The two pass sort algorithm is implemented by heap and merge-sort algorithm. It can also delete possible holes in disk.
Multiple tables
For multiple tables case, we need to join those tables. The basic algorithm is join two tables. Two technique are implemented: cross-join and natural join.
- Cross join: Based on the table sizes, both one pass and two pass is implemented
- one pass: If one of the table can be put into the memory, we just bring it in memory and loop over all blocks of the other table
- two pass: In this case, both tables are too large to be put into the memory. We bring several blocks of one table into the memory and loop over all blocks of the other table.
- Natural join: In this case, we join two tables based on a specific field. We first do sort to make the tuples in order of that field in the disk. Then two relation iterators are created to compare and join tuples from two tables.
Optimizations
We implement three optimization techniques to speed up the execution. The first one is pushing down the selection in the expression tree. The second strategy is to use natural join instred of cross join when applicable. The third one is reordering the tables based on table sizes while joining more than 2 tables.
- To reduce the temporary table size, first, we split the expression tree with
AND
; then we push down the selection to apply them earlier in the input table. So when do later join, we only select those tuples satisfying input conditions. The temporary table size can be reduced dramatically. - Natural join is implemented when the value some fields in two tables are equal, to reduce the cost of disk IO. When more than two tables needs to be natural joined, the procedure is achieved by first joining two tables and store the temporary relation. And the relation would be utilized to join the other table. A large number of tables could be natural joined by repeating this procedure. When detecting a condition relevant to two tables that have already be natural joined. The condition would be stored to filter the natural join result.
- While joining more than two tables, we modify the join order of tables based on their sizes, like the left-deep tree problem. Those tables with smaller size will be joined first. Thus, the temporary table size will be reduced.
- While cross join multiple tables, the program will first calculate the sizes of tables, and bring as many as tables that can be fill into memory and do the join first, then perform join with remaining tables. It will reduce disk IO since it won’t create unnecessary temporary tables.
Experiments
Relation data
The sizes of the tables used in the experiment are listed as below.
Table Name | course | course2 | r | s | t | t1 | t2 | t3 | t4 | t5 | t6 | |
---|---|---|---|---|---|---|---|---|---|---|---|---|
Number of tuples | 60 | 24 | 41 | 41 | 41 | 5 | 4 | 4 | 2 | 2 | 1 | |
Number of blocks | 60 | 12 | 11 | 11 | 11 | 1 | 1 | 1 | 1 | 1 | 1 | 1 |
Natural join and Cross join
We will compare the performance of two same queries but with different join techniques, natural join and cross join. The two queries are as below. Cross join of another case is also included.

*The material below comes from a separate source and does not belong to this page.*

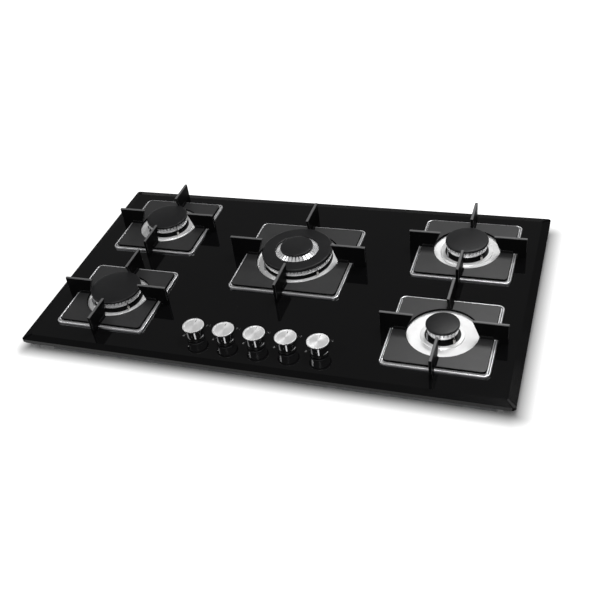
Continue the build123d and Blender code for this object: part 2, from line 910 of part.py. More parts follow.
def tap_body(n):
    """Brass valve body with tapered seat, bonnet, outlet and saddle on the gas rail."""
    body = disc(tap_radius, tap_bottom, tap_top)
    bonnet = Pos(0, 0, tap_top) * SlotOverall(tap_bonnet_length, 2 * tap_neck_radius)
    body += extrude(bonnet, amount=tap_bonnet_height)
    body += disc(tap_neck_radius, tap_top, tap_neck_top)
    outlet_end = tap_radius + tap_outlet_length
    body += Pos(0, 0, tap_outlet_z) * rod_along_y(port_radius, 0, outlet_end)
    rail = rail_y - knob_y
    body += Pos(0, 0, tap_inlet_z) * rod_along_y(tap_inlet_radius, rail, 0)
    saddle = Rot(0, 90, 0) * Cylinder(rail_radius + rail_saddle_gap, 4 * tap_radius)
    body -= Pos(0, rail, tap_inlet_z) * saddle
    spigot_end = rail + rail_bore
    body += Pos(0, 0, tap_inlet_z) * rod_along_y(saddle_spigot_radius, spigot_end, -chamber_radius)
    seat_low = plug_bottom - seat_step
    slope = (plug_top_radius - plug_bottom_radius) / (plug_top - plug_bottom)
    low_radius = plug_bottom_radius + plug_gap - seat_step * slope
    top_radius = plug_top_radius + plug_gap
    body -= Pos(0, 0, (seat_low + plug_top) / 2) * Cone(low_radius, top_radius, plug_top - seat_low)
    body -= disc(top_radius, plug_top, tap_top)
    body -= disc(spindle_radius + spindle_gap, tap_top, tap_neck_top)
    body -= disc(chamber_radius, tap_bottom + tap_floor, seat_low)
    body -= Pos(0, 0, tap_inlet_z) * rod_along_y(plug_port_radius, spigot_end, 0)
    body -= Pos(0, 0, tap_outlet_z) * rod_along_y(plug_port_radius, 0, outlet_end)
    socket = rod_along_y(tube_radius + tube_gap, outlet_end - port_bore_depth, outlet_end)
    body -= Pos(0, 0, tap_outlet_z) * socket
    return Pos(knob_x[n], knob_y, 0) * body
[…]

SELECT course.sid, course.grade, course2.grade FROM course, course2 WHERE course.sid = course2.sid
SELECT * FROM r, s, t WHERE r.a=t.a AND r.b=s.b AND s.c=t.c
SELECT * FROM t1, t2, t3, t4, t5, t6
Join case | course | r, s, t | t1,t2,…,t6 |
---|---|---|---|
Cross join | 4767 | 21180 | 965 |
Natural join | 502 | 364 | NA |
We can see that natural join reduces the disk IO dramatically.
Execute commands
The performance of 4 given queries is shown as below.
- Statement A:
SELECT * FROM course
- Statement B:
SELECT DISTINCT * FROM course
- Statement C:
SELECT grade FROM course
- Statement D:
SELECT DISTINCT grade FROM course
Command | A | B | C | D |
---|---|---|---|---|
Disk IO | 60 | 300 | 60 | 300 |
Run time | 7.43 | 37.2 | 7.4 | 37.16 |
Testing data with project 1
We use a 200-tuple 3-field table from project 1 as dataset to test our program. The queries and performance are shown as below. Four statements marked as A, B, C, D were tested. The time taken and disk IO were recorded in the table below.

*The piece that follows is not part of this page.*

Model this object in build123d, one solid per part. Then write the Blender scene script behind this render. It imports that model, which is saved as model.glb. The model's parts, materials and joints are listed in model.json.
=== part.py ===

CREATE TABLE director (id INT,director_name STR20,director_facebook_likes INT)
INSERT INTO director (id,director_name,director_facebook_likes) VALUES (1,"James Cameron",0)
- Statement A:
SELECT * FROM director
- Statement B:
SELECT DISTINCT director_name FROM director
- Statement C:
SELECT * FROM director WHERE id>100 AND director_facebook_likes > 10
- Statement D:
SELECT * FROM director ORDER BY director_facebook_likes
Command | A | B | C | D |
---|---|---|---|---|
Disk IO | 100 | 500 | 100 | 500 |
Result rows | 200 | 125 | 76 | 200 |
The execution results are shown in Fig.2, 3, 4, 5 as below.

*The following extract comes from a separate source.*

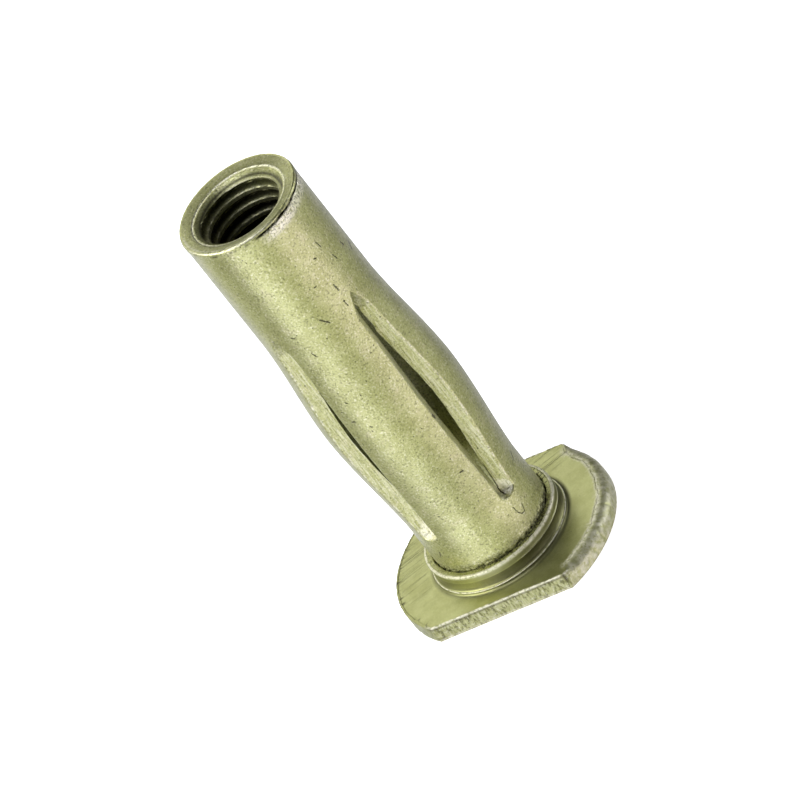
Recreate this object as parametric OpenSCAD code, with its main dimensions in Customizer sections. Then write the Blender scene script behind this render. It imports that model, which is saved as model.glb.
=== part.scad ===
// Slotted wall anchor: a threaded sleeve pressed into a collared flange.
// The sleeve stands along +Z on the outer face of the flange, which lies at z = 0. A screw driven in
// from that face draws the threaded end down and folds the four strips between the slots outward.

/* [Flange] */
// Diameter of the flange
flange_d = 24.26; // [22:0.02:28]
// Thickness of the flange
flange_t = 2; // [1.6:0.1:3]
// Distance from the axis to the nearer flat on the rim
near_flat = 9.5; // [9:0.1:10.5]
// Distance from the axis to the farther flat on the rim
far_flat = 10.24; // [9:0.02:10.5]
// Turn of the two flats about the axis, against the strips
flat_turn = -12.25; // [-45:0.25:45]
// Rounding of the flange's rim
rim_round = 0.35; // [0.1:0.05:0.6]

/* [Collar] */
// Outer diameter of the collar's straight band, which centres the anchor in its hole
collar_d = 15; // [14.6:0.1:15.4]
// Height of the collar above the flange
collar_h = 2.4; // [2:0.1:3]
// Step of the ring at the collar's foot
foot_ring = 0.18; // [0.1:0.02:0.3]
// Height of that ring above the flange
foot_ring_h = 0.4; // [0.3:0.05:0.6]
// Chamfer round the collar's upper edge
collar_chamfer = 0.12; // [0.05:0.01:0.3]

/* [Sleeve] */
// Outer diameter of the sleeve
sleeve_d = 13; // [12.8:0.1:13.4]
// Bore of the sleeve below the thread
bore_d = 10.6; // [10.4:0.05:10.8]
// Height of the open end above the flange's outer face
overall_h = 51.15; // [48:0.05:56]

/* [Strips] */
// Number of strips, and of slots between them
strip_count = 4; // [4:1:4]
// Width of each strip
strip_w = 7.44; // [7.2:0.02:7.46]
// Height at which the slots begin
slot_low = 9.4; // [8:0.1:10]
// Height at which the slots end
slot_high = 38.8; // [37.5:0.1:40]
// Height of the elbow, where the strips stand out most
elbow_z = 23.1; // [22.5:0.1:23.5]
// How far the strips stand out at the elbow
bulge = 0.93; // [0.2:0.01:1.2]
// Half the distance between the bends at a strip's foot and crown
link_h = 11.3; // [11:0.1:12]
// Clearance between solids that turn against each other
joint_gap = 0.03; // [0.02:0.01:0.06]

/* [Thread] */
// Nominal diameter of the screw
screw_d = 10; // [10:1:10]
// Pitch of the thread
pitch = 1.5; // [1.25:0.25:1.5]
// Diameter of the mouth at the open end
mouth_d = 10.16; // [10:0.02:10.6]
// Depth of the mouth's rim below the open end
mouth_depth = 0.29; // [0.1:0.01:0.5]
// Width of the chamfer round the open end
end_chamfer = 0.05; // [0.02:0.01:0.2]

/* [Hidden] */
$fn = 96;
sleeve_r = sleeve_d / 2;
bore_r = bore_d / 2;
flange_r = flange_d / 2;
collar_r = collar_d / 2;
thread_minor_r = (screw_d - 1.0825 * pitch) / 2;
foot_bend_z = elbow_z - link_h;
crown_bend_z = elbow_z + link_h;
bulge_top = 2 * elbow_z - slot_low;
strip_lean = atan(bulge / (elbow_z - slot_low));
thread_start = slot_high + (bore_r - thread_minor_r) * 0.7;
mouth_z = overall_h - mouth_depth;
thread_end = mouth_z - (mouth_d / 2 - thread_minor_r);
STEEL = [0.66, 0.64, 0.47];
SHADED_STEEL = [0.56, 0.54, 0.38];

STRIPS = [for (i = [1:strip_count]) i];

// Direction of strip i about the axis: strip 1 points along -Y and the rest follow anticlockwise.
function strip_turn(i) = -90 + (i - 1) * 360 / strip_count;

// Plain tube along +Z, from z = low to z = high.
module tube(low, high) {
    translate([0, 0, low]) difference() {
        cylinder(h = high - low, r = sleeve_r);
        translate([0, 0, -1]) cylinder(h = high - low + 2, r = bore_r);
    }
}

// The room that one strip takes between two heights, along +X.
module strip_room(low, high) {
    translate([0, -strip_w / 2, low]) cube([2 * sleeve_r, strip_w, high - low]);
}

// Stretch of a strip that leans outward as it rises from the foot.
module rising_strip(low, high) {
    intersection() {
        translate([0, 0, slot_low]) rotate([0, strip_lean, 0]) tube(-2, high - slot_low + 2);
        strip_room(low, high);
    }
}

// Stretch of a strip that leans back inward as it rises to the crown.
module falling_strip(low, high) {
    intersection() {
        translate([0, 0, bulge_top]) rotate([0, -strip_lean, 0]) tube(low - bulge_top - 2, 2);
        strip_room(low, high);
    }
}

// Disc with two flats, a turned collar and a hole in which the sleeve is pressed.
module flange() {
    color(STEEL) difference() {
        union() {
            intersection() {
                rotate_extrude() flange_profile();
                rotate([0, 0, flat_turn])
                    translate([-flange_r - 1, -near_flat, -1])
                        cube([2 * flange_r + 2, near_flat + far_flat, flange_t + 2]);
            }
            rotate_extrude() collar_profile();
        }
        translate([0, 0, -1]) cylinder(h = flange_t + collar_h + 2, r = sleeve_r);
    }
}

// Half section of the disc, with both edges of the rim rounded.
module flange_profile() {
    square([flange_r - rim_round, flange_t]);
    translate([0, rim_round]) square([flange_r, flange_t - 2 * rim_round]);
    for (z = [rim_round, flange_t - rim_round])
        translate([flange_r - rim_round, z]) circle(r = rim_round, $fn = 32);
}

// Half section of the collar: a straight band between a foot ring and a chamfered edge.
module collar_profile() {
    top = flange_t + collar_h;
    polygon([
        [bore_r, flange_t - 0.5],
        [collar_r + foot_ring, flange_t - 0.5],
        [collar_r + foot_ring, flange_t + foot_ring_h],
        [collar_r, flange_t + foot_ring_h + foot_ring],
        [collar_r, top - collar_chamfer],
        [collar_r - collar_chamfer, top],
        [bore_r, top]
    ]);
}

// Round foot of the sleeve, seated in the flange, with the roots of the strips.
module sleeve_foot() {
    color(STEEL) union() {
        tube(0, slot_low);
        for (i = STRIPS) rotate([0, 0, strip_turn(i)])
            rising_strip(slot_low, foot_bend_z - joint_gap / 2);
    }
}

// Strip i from its foot bend to the elbow.
module rib_lower(i) {
    color(STEEL) rotate([0, 0, strip_turn(i)])
        rising_strip(foot_bend_z + joint_gap / 2, elbow_z - joint_gap / 2);
}

// Strip i from the elbow to its crown bend.
module rib_upper(i) {
    color(SHADED_STEEL) rotate([0, 0, strip_turn(i)])
        falling_strip(elbow_z + joint_gap / 2, crown_bend_z - joint_gap / 2);
}

// End of strip i above its crown bend. Strip 1 is whole with the nose; the others stop just short of it.
module rib_crown(i) {
    top = i == 1 ? slot_high : slot_high - joint_gap;
    color(STEEL) rotate([0, 0, strip_turn(i)]) union() {
        falling_strip(crown_bend_z + joint_gap / 2, bulge_top);
        intersection() {
            tube(bulge_top, top);
            strip_room(bulge_top, top);
        }
    }
}

// Threaded end of the sleeve, at the thread's minor diameter, with a dished end face.
module threaded_nose() {
    color(SHADED_STEEL) rotate_extrude() polygon([
        [bore_r, slot_high],
        [sleeve_r, slot_high],
        [sleeve_r, overall_h - end_chamfer],
        [sleeve_r - end_chamfer, overall_h],
        [mouth_d / 2, mouth_z],
        [thread_minor_r, thread_end],
        [thread_minor_r, thread_start]
    ]);
}

flange();
sleeve_foot();
threaded_nose();
for (i = STRIPS) {
    rib_lower(i);
    rib_upper(i);
    rib_crown(i);
}
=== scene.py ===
"""Visual model of a slotted wall anchor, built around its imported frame.

The anchor is a steel sleeve pressed into a collared flange. Four slots leave four strips, which
fold outward when a screw draws the threaded nose towards the flange. Sizes here are in
millimetres, and become metres when a mesh is made.
"""

import logging
import math
from dataclasses import dataclass, field
from enum import Enum

import bpy
import numpy as np
from mathutils import Matrix, Vector, noise


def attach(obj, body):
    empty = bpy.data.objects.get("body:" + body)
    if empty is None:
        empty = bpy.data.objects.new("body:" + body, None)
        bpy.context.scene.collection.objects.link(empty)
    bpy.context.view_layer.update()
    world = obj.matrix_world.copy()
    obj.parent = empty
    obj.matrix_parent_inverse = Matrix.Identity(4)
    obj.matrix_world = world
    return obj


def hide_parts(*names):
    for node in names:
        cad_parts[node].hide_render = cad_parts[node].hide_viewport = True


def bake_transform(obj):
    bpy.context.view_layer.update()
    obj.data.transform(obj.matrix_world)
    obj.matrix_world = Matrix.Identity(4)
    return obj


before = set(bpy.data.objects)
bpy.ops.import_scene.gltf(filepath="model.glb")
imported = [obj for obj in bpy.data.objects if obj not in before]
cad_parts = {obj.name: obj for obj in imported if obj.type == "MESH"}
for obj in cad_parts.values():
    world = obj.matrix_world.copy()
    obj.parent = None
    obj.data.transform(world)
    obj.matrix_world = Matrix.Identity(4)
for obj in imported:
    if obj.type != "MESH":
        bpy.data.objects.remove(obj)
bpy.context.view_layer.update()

MM = 0.001
SHARP_ANGLE = math.radians(38)
STRIPS = (1, 2, 3, 4)
# Outer radius of the sleeve, shared by its form, its scratches and the flange's hole.
SLEEVE_R = 6.5
# Angle about the axis of the side that faces the camera, in degrees.
FACING = -75.5
log = logging.getLogger("anchor")


def ease(t: np.ndarray) -> np.ndarray:
    """Smooth step from 0 to 1, held flat outside that range."""
    t = np.clip(t, 0.0, 1.0)
    return t * t * (3 - 2 * t)


def bump_between(x: np.ndarray, low: float, high: float, soft: float) -> np.ndarray:
    """1 between low and high, fading to 0 over a distance of soft on either side."""
    return ease((x - low) / soft + 1) * ease((high - x) / soft + 1)


def wander(angle: np.ndarray, seed: int, lowest: int, waves: int = 9) -> np.ndarray:
    """Irregular line round a circle, mostly within -1 and 1.

    Args:
        angle: Angles in radians.
        seed: Picks one of the lines.
        lowest: Number of turns of the slowest wave.
        waves: Number of waves added up, each 1.5 times as fast as the last.

    Returns:
        One value for each angle.
    """
    phases = np.random.default_rng(seed).uniform(0, 2 * math.pi, waves)
    total = np.zeros_like(angle)
    for k, phase in enumerate(phases):
        total += np.sin(round(lowest * 1.5**k) * angle + phase) / (k + 1.5)
    return total


def azimuth(angle: np.ndarray) -> np.ndarray:
    """Angles in radians as degrees from -180 to 180."""
    return np.mod(np.degrees(angle) + 180, 360) - 180


def grain(points: np.ndarray, size: float, seed: int) -> np.ndarray:
    """Soft noise at points, from about -1 to 1.

    Args:
        points: The points, in millimetres.
        size: Width of the lumps, in millimetres.
        seed: Picks one of the patterns.

    Returns:
        One value for each point.
    """
    flat = points.reshape(-1, 3) / size + seed * 17.3
    values = np.array([noise.noise(Vector(p)) for p in flat])
    return values.reshape(points.shape[:-1])


def steps(*stops: tuple[float, float]) -> np.ndarray:
    """Values that run from stop to stop.

    Args:
        stops: Pairs of a value and the spacing used on the way to the next one.

    Returns:
        Rising or falling values, each stop included once.
    """
    parts = []
    for (start, spacing), (end, _) in zip(stops, stops[1:]):
        count = max(1, round(abs(end - start) / spacing))
        parts.append(np.linspace(start, end, count, endpoint=False))
    parts.append(np.array([stops[-1][0]]))
    return np.concatenate(parts)


class Mask(Enum):
    """Painted shares of a surface that the finishes read."""

    # Wear together with painted highlights.
    WEAR_AND_HIGHLIGHT = "wear_and_highlight"
    # Dirt together with painted shade.
    DIRT_AND_SHADE = "dirt_and_shade"
    SHEARED = "sheared"
    WALL = "wall"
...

To get a deeper analysis on the performance of tiny-SQL on the commands above. We tested it with increasing number of tuples and get the graph showing the change of running time and diskIO to analyze the performance.
As it could be found, the graph of command A and C generally follow linear relationship. That is because A and C read in records by tuple. The cost of disk IO is linear to the number of tuples of a relationship.
Command B and D shows a obvious steeper gradient when the number of tuples is larger than 20. That is because when the relation size is larger than the main memory. It could not be read into main memory by once when doing sorting and duplicate elimination which is based on sorting.
Conclusion
This program can execute tinySQL queries specified by tinySQL grammar provided. Various data structures and algorithms are implemented in order to perform queries, such as heap, expression tree, one pass and two pass algorithm and natural join, etc. Furthermore, two optimization techniques are applied to speed up the execution. One is to push selection down; the other is to rearrange table join order. The purpose of both techniques is to reduce the size of temporary table size.